I didn’t get to play until the last division in the late afternoon and we were the last to perform. I was trying to stay awake after long hours of standing around doing mostly nothing and a heavy lunch- I knew I shouldn’t have had that second sandwich. Since I had to wear a hakama like everyone else in the division, ( all brown and black belt ranks) I refrained from tea or coke at lunch to prevent any trips to the bathroom. I have a weak bladder and nature does not call to me, it screams. Taking off a hakama with the multiple sashes tied around the waist is not a quick thing.

The competition was stiff with several top students who regularly win every year. I decide to ride the wave and have a good time. "This is my space. I own the mat" I tell myself as we stand and wait our turn. Aside from a few glitches her and there, I think we did pretty well. I get through it without forgetting anything and I'm not too winded. A good sign.
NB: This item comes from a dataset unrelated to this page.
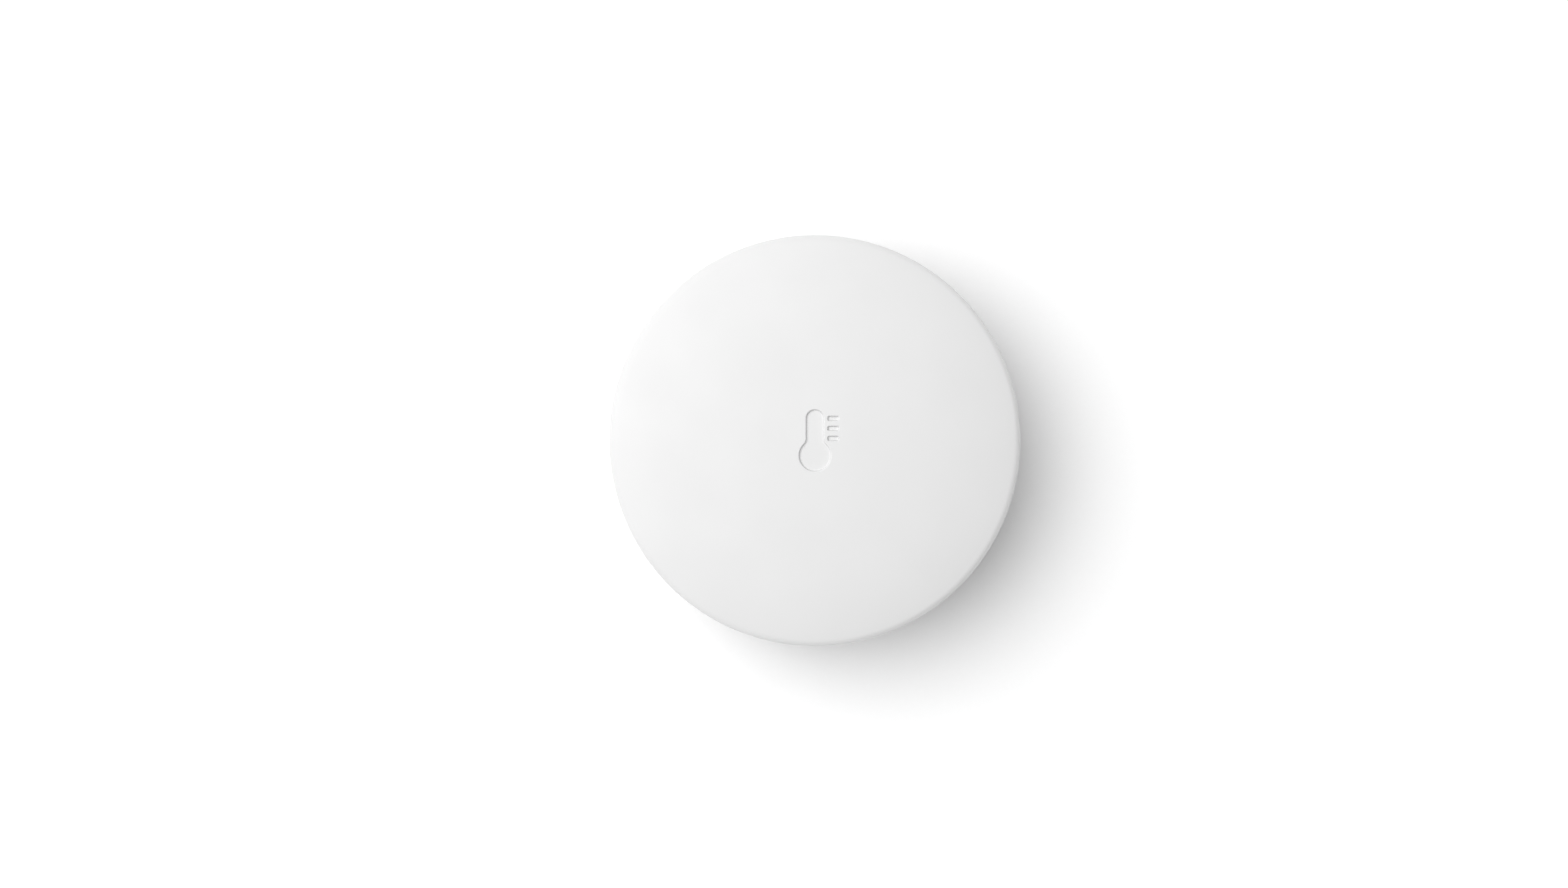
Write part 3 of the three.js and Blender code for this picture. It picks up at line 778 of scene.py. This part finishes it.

Howard, who started training when I did, but is much more advanced in rank, cleaned up in two categories. He was as calm as the sea on a windless day as he lead his younger partner around without a ripple. Smooth. He truly was the eye of a typhoon.

Needless to say my partner Steve and I did not get any prizes.I wasn’t expecting any but I got lots of compliments from the senior instructors and that was award enough. At least we placed higher than the kids from our dojo which saved us the embarrassment of having our asses kicked by teenagers.

I know everybody says the prizes aren’t important and it’s all about improving yourself, blah, blah but dam it, it is about the prizes. There’s always a touch of disappointment that I didn’t get a ribbon or medal to add to my meager collection. I mean, come on, it is a competition.